RAW RECORDS
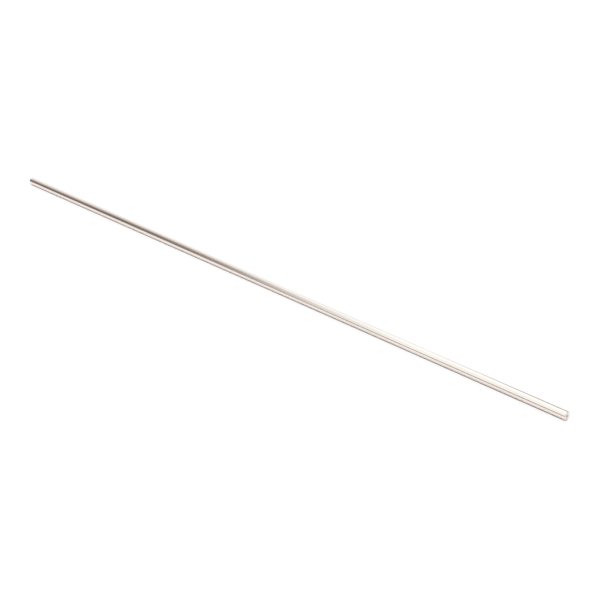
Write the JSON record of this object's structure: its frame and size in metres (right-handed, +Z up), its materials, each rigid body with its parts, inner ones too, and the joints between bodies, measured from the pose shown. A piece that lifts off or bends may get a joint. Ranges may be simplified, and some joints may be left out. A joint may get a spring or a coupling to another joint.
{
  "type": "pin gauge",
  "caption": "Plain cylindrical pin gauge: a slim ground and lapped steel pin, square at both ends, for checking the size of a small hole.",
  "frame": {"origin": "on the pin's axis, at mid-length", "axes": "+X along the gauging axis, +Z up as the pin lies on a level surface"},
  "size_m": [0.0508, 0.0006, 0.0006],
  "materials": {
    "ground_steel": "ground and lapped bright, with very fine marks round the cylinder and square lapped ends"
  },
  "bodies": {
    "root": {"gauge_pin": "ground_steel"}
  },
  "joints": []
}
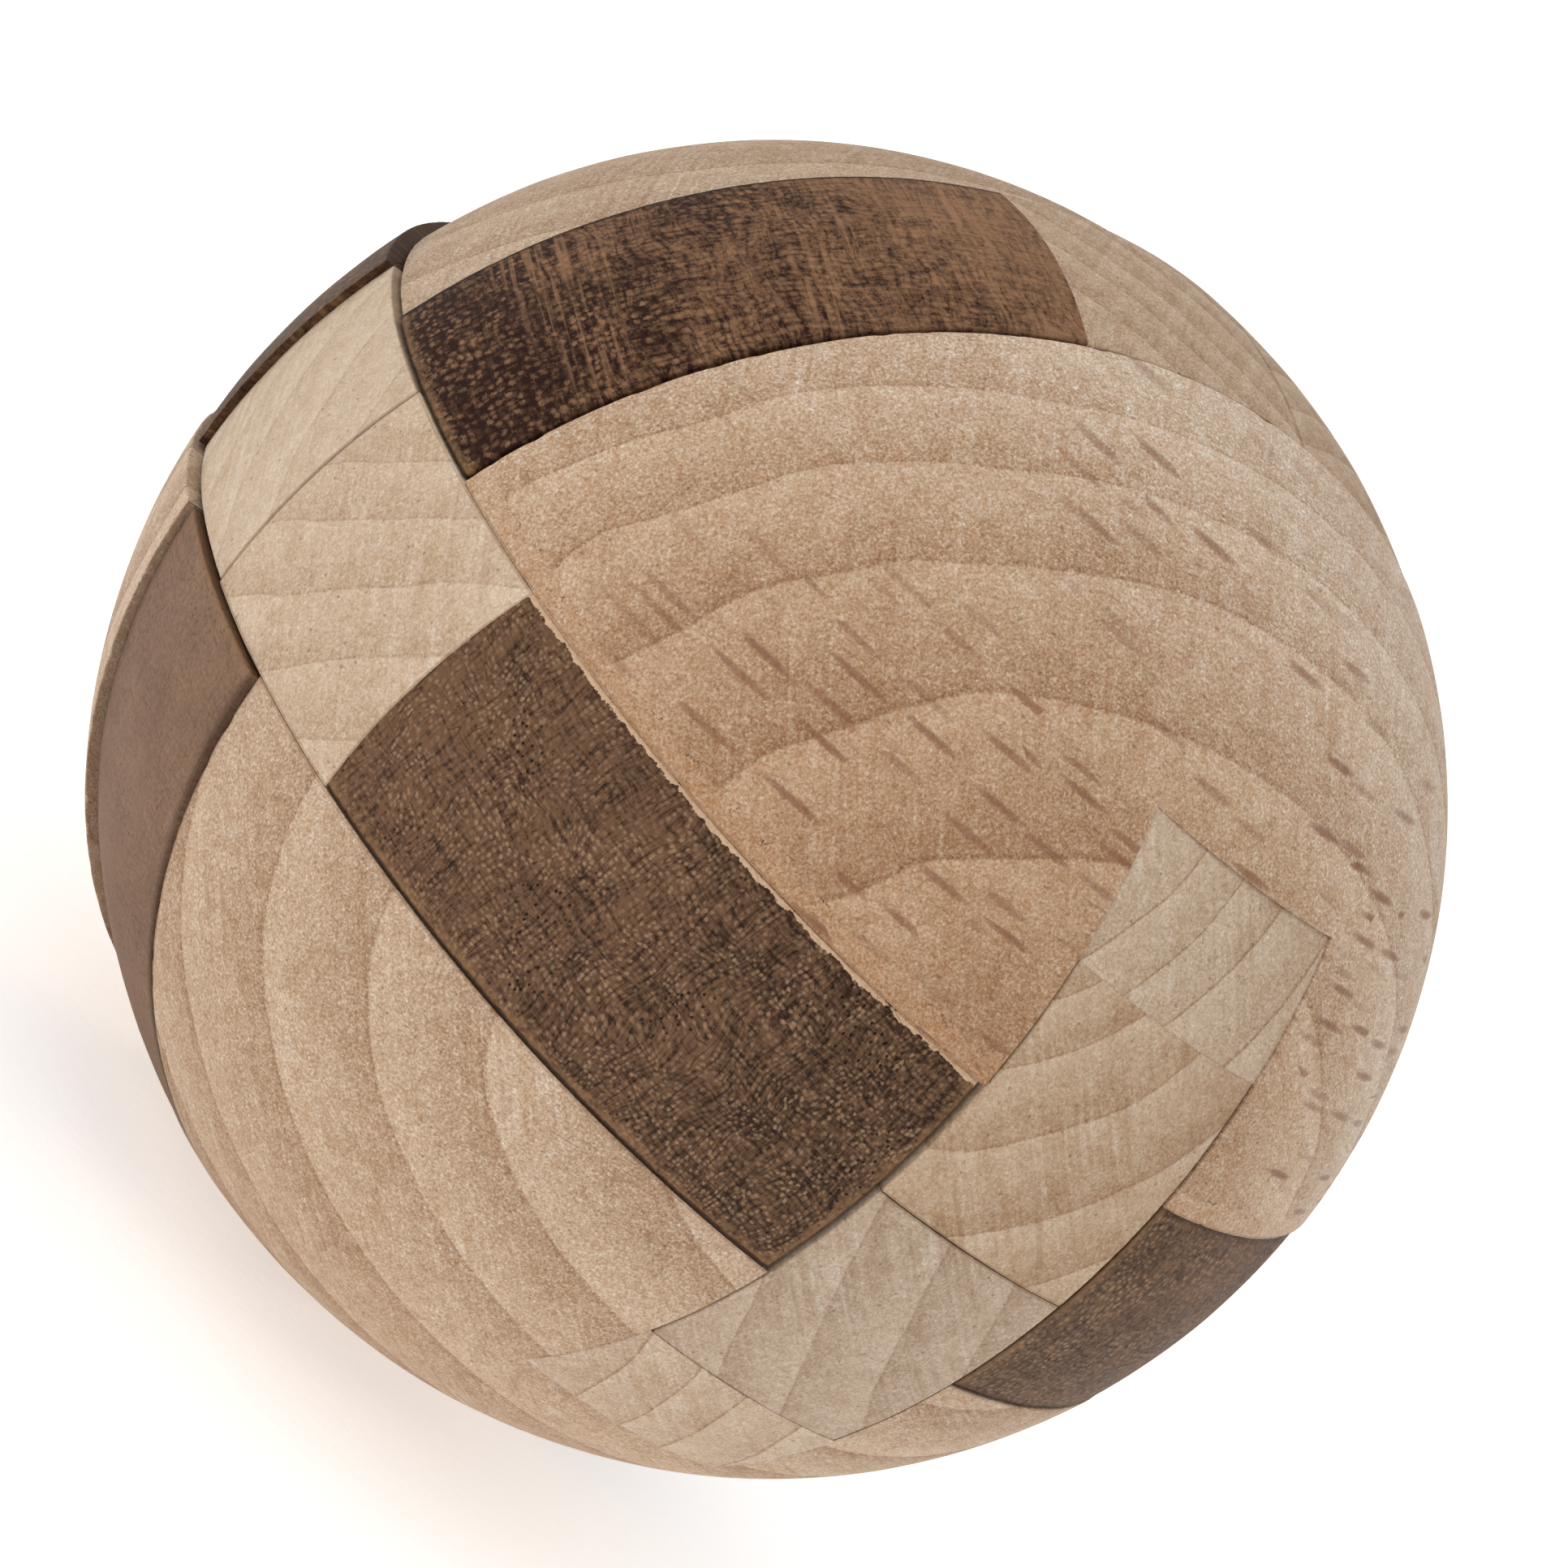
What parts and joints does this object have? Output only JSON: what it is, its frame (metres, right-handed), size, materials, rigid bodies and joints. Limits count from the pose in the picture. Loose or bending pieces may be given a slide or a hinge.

PROBLEM TO WORK ON
Go through the records. Copy each line where "this" appears.

THE OUTPUT
Write the JSON record of this object's structure: its frame and size in metres (right-handed, +Z up), its materials, each rigid body with its parts, inner ones too, and the joints between bodies, measured from the pose shown. A piece that lifts off or bends may get a joint. Ranges may be simplified, and some joints may be left out. A joint may get a spring or a coupling to another joint.
What parts and joints does this object have? Output only JSON: what it is, its frame (metres, right-handed), size, materials, rigid bodies and joints. Limits count from the pose in the picture. Loose or bending pieces may be given a slide or a hinge.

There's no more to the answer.